* **What to do**
Write out the data below in full. Keep it exact.

□ □ □ □ □

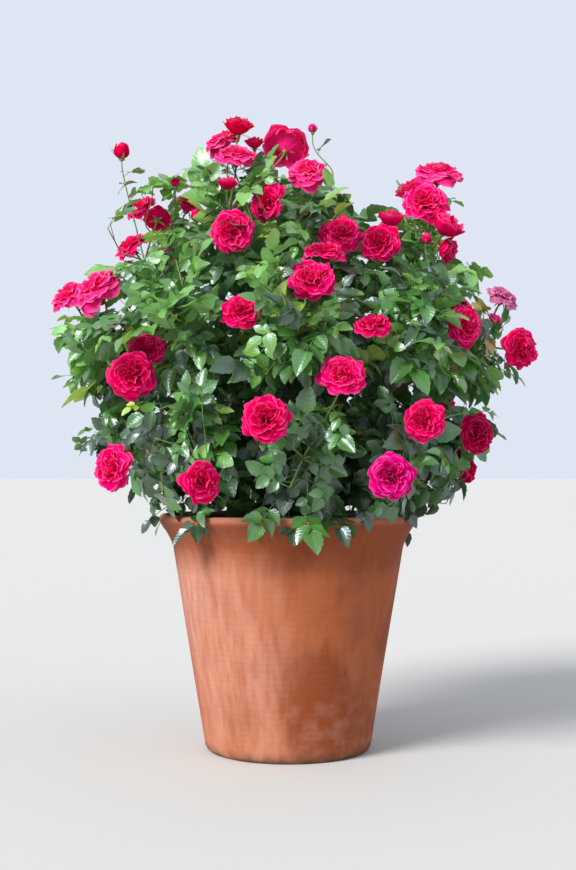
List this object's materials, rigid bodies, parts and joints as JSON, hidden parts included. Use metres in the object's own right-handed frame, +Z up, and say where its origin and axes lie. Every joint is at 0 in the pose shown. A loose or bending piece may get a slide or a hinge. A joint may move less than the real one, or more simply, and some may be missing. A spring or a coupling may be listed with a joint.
{
  "type": "potted rose bush",
  "caption": "Shrub rose in full flower in a large flared terracotta pot: arching canes, a leafy rounded crown and many double rose-red blooms.",
  "frame": {"origin": "centre of the pot's flat underside, where it stands on the ground", "axes": "+Z up along the pot's axis; -Y towards the viewer who sees the crown's best side, with +X to that viewer's right"},
  "size_m": [0.9269, 0.8209, 1.2263],
  "materials": {
    "terracotta": "matte",
    "soil": "matte",
    "bark": "matte",
    "foliage": "satin"
  },
  "bodies": {
    "root": {"bough_back_left_low": "bark", "bough_back_right_low": "bark", "bough_front_left_low": "bark", "bough_front_low": "bark", "bough_front_right_low": "bark", "bough_left_low": "bark", "bough_right_low": "bark", "bud_union": "bark", "cane_back": "bark", "cane_back_left": "bark", "cane_back_right": "bark", "cane_front": "bark", "cane_front_left": "bark", "cane_front_right": "bark", "cane_left": "bark", "cane_right": "bark", "cane_top_back": "bark", "cane_top_front": "bark", "cane_top_front_left": "bark", "cane_top_left": "bark", "cane_top_right": "bark", "foliage_back": "foliage", "foliage_back_left": "foliage", "foliage_back_left_low": "foliage", "foliage_back_right": "foliage", "foliage_back_right_low": "foliage", "foliage_front": "foliage", "foliage_front_left": "foliage", "foliage_front_left_low": "foliage", "foliage_front_low": "foliage", "foliage_front_right": "foliage", "foliage_front_right_low": "foliage", "foliage_left": "foliage", "foliage_left_low": "foliage", "foliage_right": "foliage", "foliage_right_low": "foliage", "foliage_top_back": "foliage", "foliage_top_front": "foliage", "foliage_top_front_left": "foliage", "foliage_top_left": "foliage", "foliage_top_right": "foliage", "pot": "terracotta", "soil": "soil"}
  },
  "joints": []
}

□ □ □ □ □

* **Solution for this problem**
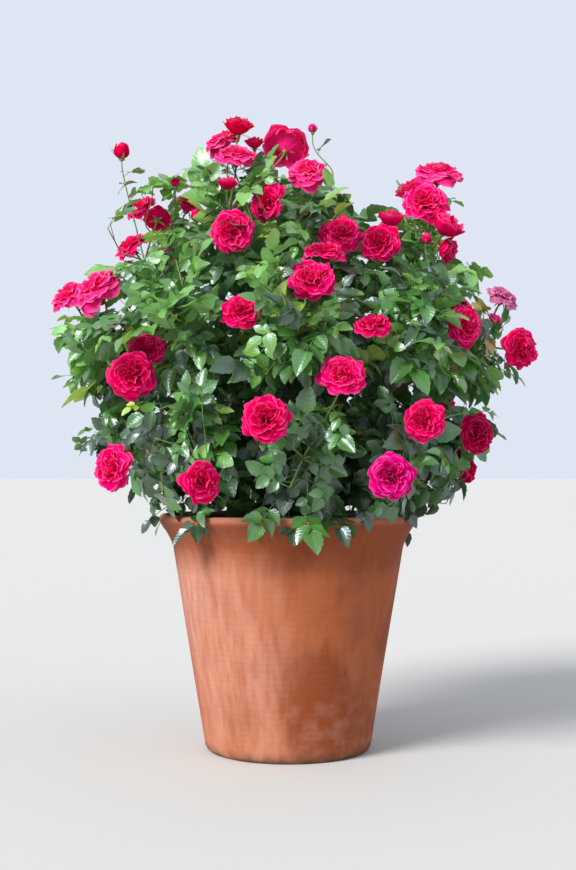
List this object's materials, rigid bodies, parts and joints as JSON, hidden parts included. Use metres in the object's own right-handed frame, +Z up, and say where its origin and axes lie. Every joint is at 0 in the pose shown. A loose or bending piece may get a slide or a hinge. A joint may move less than the real one, or more simply, and some may be missing. A spring or a coupling may be listed with a joint.
{
  "type": "potted rose bush",
  "caption": "Shrub rose in full flower in a large flared terracotta pot: arching canes, a leafy rounded crown and many double rose-red blooms.",
  "frame": {"origin": "centre of the pot's flat underside, where it stands on the ground", "axes": "+Z up along the pot's axis; -Y towards the viewer who sees the crown's best side, with +X to that viewer's right"},
  "size_m": [0.9269, 0.8209, 1.2263],
  "materials": {
    "terracotta": "matte",
    "soil": "matte",
    "bark": "matte",
    "foliage": "satin"
  },
  "bodies": {
    "root": {"bough_back_left_low": "bark", "bough_back_right_low": "bark", "bough_front_left_low": "bark", "bough_front_low": "bark", "bough_front_right_low": "bark", "bough_left_low": "bark", "bough_right_low": "bark", "bud_union": "bark", "cane_back": "bark", "cane_back_left": "bark", "cane_back_right": "bark", "cane_front": "bark", "cane_front_left": "bark", "cane_front_right": "bark", "cane_left": "bark", "cane_right": "bark", "cane_top_back": "bark", "cane_top_front": "bark", "cane_top_front_left": "bark", "cane_top_left": "bark", "cane_top_right": "bark", "foliage_back": "foliage", "foliage_back_left": "foliage", "foliage_back_left_low": "foliage", "foliage_back_right": "foliage", "foliage_back_right_low": "foliage", "foliage_front": "foliage", "foliage_front_left": "foliage", "foliage_front_left_low": "foliage", "foliage_front_low": "foliage", "foliage_front_right": "foliage", "foliage_front_right_low": "foliage", "foliage_left": "foliage", "foliage_left_low": "foliage", "foliage_right": "foliage", "foliage_right_low": "foliage", "foliage_top_back": "foliage", "foliage_top_front": "foliage", "foliage_top_front_left": "foliage", "foliage_top_left": "foliage", "foliage_top_right": "foliage", "pot": "terracotta", "soil": "soil"}
  },
  "joints": []
}